When Zion Harvey was a two-year-old his mother had to make a heart breaking decision. Let doctors amputate her son’s hands and feet or lose him to a bacterial infection that was threatening to shut down his organs. Thankfully she chose the former.
Now, as an eight-year-old, Zion is the recipient of the world’s first double hand transplant performed on a child.
In a surgical milestone, Philadelphia doctors have transplanted donor hands and forearms on to Zion’s limbs during a groundbreaking 10 hour operation.
Zion told NBC News that the thing he is looking forward to most is being able to hold hands with his little sister.
“My favourite thing [will be to] wait for her to run into my hands as I pick her up and spin her around,” he said.
Zion’s mother, Pattie Ray, was understandably emotional when she watched her son being wheeled out of the operating room at the Children’s Hospital of Philadelphia post-surgery.
“When I saw Zion’s hands for the first time after the operation I just felt like he was being reborn,” she said. “I see my son in the light I haven’t seen him in five years.

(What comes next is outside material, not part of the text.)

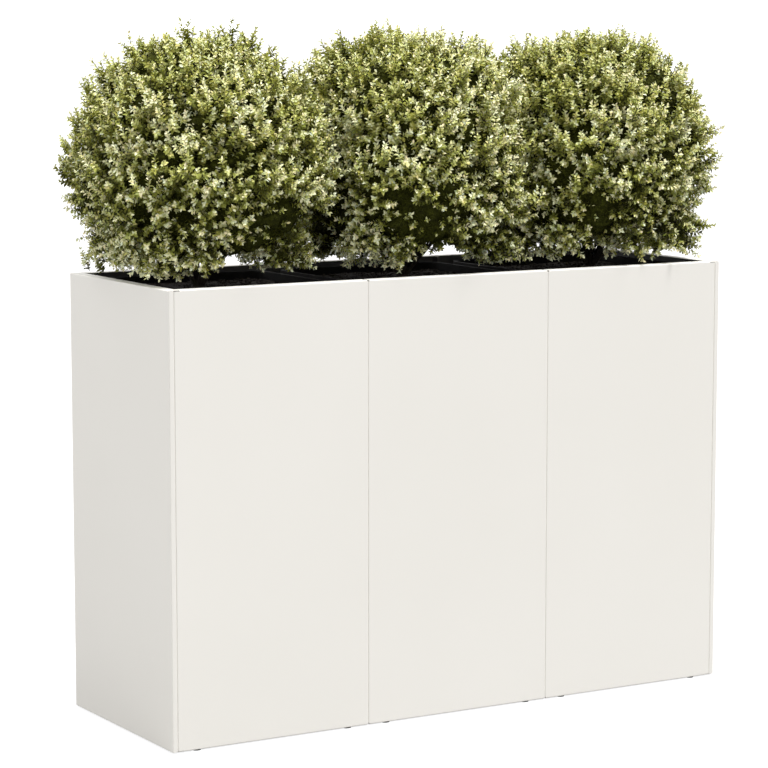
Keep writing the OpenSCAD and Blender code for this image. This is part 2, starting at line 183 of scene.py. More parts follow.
def coated_sheet():
    """Satin powder coat outside, and painted shade inside: the faces that look into the box are
    darker grey.
    """
    t = Tree("coated_sheet")
    x, y, z = t.split(t.position())
    nx, ny, nz = t.split(t.add("NewGeometry").outputs["Normal"])
    skin = 0.003  # an outer face lies within this distance of the box's outside
    outward = 0.02  # and its normal points outwards by at least this much

    def above(value, least):
        return t.math("GREATER_THAN", value, least)

    def either(a, b):
        return t.math("MAXIMUM", a, b)

    def both(a, b):
        return t.math("MULTIPLY", a, b)

    def wall(place, normal, half):
        away = t.math("MULTIPLY", t.math("SIGN", place), normal)
        return both(above(t.math("ABSOLUTE", place), half - skin), above(away, outward))

    walls = either(wall(x, nx, HALF_LENGTH), wall(y, ny, HALF_DEPTH))
    top = both(above(z, RIM - skin), above(nz, outward))
    rim_edge = both(above(z, RIM - SHEET), above(nz, -0.5))
    underside = t.math("LESS_THAN", z, FOOT_HEIGHT + 0.0025)
    outer = either(either(walls, top), either(underside, rim_edge))

    paint = t.mix(t.noise(2.6, 2), linear(233, 230, 223), linear(238, 235, 229))
    speck = t.span(t.noise(900, 1), 0.62, 0.8, 0.0, 0.10)
    paint = t.mix(speck, paint, linear(206, 203, 197))
    # painted shade: the faces that look into the box are darker grey than the paint outside
    inside = t.mix(t.noise(30, 3), linear(96, 94, 94), linear(114, 112, 111))
    colour = t.mix(outer, inside, paint)
    rough = t.math("ADD", t.span(t.noise(9, 3), 0.3, 0.7, 0.34, 0.42),
                   t.math("MULTIPLY", t.math("SUBTRACT", 1.0, outer), 0.25))
    peel = t.math("ADD", t.noise(420, 2), t.math("MULTIPLY", t.noise(1500, 1), 0.35))
    return t.finish(colour, rough, peel, 0.00012, 0.35)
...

It was like having a newborn.
It was a very joyous moment for me. I was happy for him.”
It took a team of 40 – lead by doctor Dr. L. Scott Levin to perform the world first procedure.
“The success of Penn’s first bilateral hand transplant on an adult, performed in 2011, gave us a foundation to adapt the intricate techniques and coordinated plans required to perform this type of complex procedure on a child,” Levin, chairman of the department of orthopedic surgery at Penn Medicine and director of the hand transplantation program at Children’s Hospital, said in a statement.
In a video filmed for the Children’s Hospital of Philadelphia before the surgery Zion seemed optimistic – no matter what the outcome of the surgery.
“When I get these hands, I will be proud of what hands I get,” he says in the video. “And if it gets messed up, I don’t care because I have my family.”
Zion, who is from Baltimore, has been going through extensive hand therapy to work toward the day he can actually use his new hands.
In a touching moment on the video Dr. Levin talks about the first time he met Zion and asked him about his ambitions for his new hands.
“And he said, ‘I want to swing on monkey bars,” ” Dr. Levin says. “That’s sort of a milestone for a lot of kids and why shouldn’t he be like another child? Our hope is over time that indeed he’ll be able to do that.”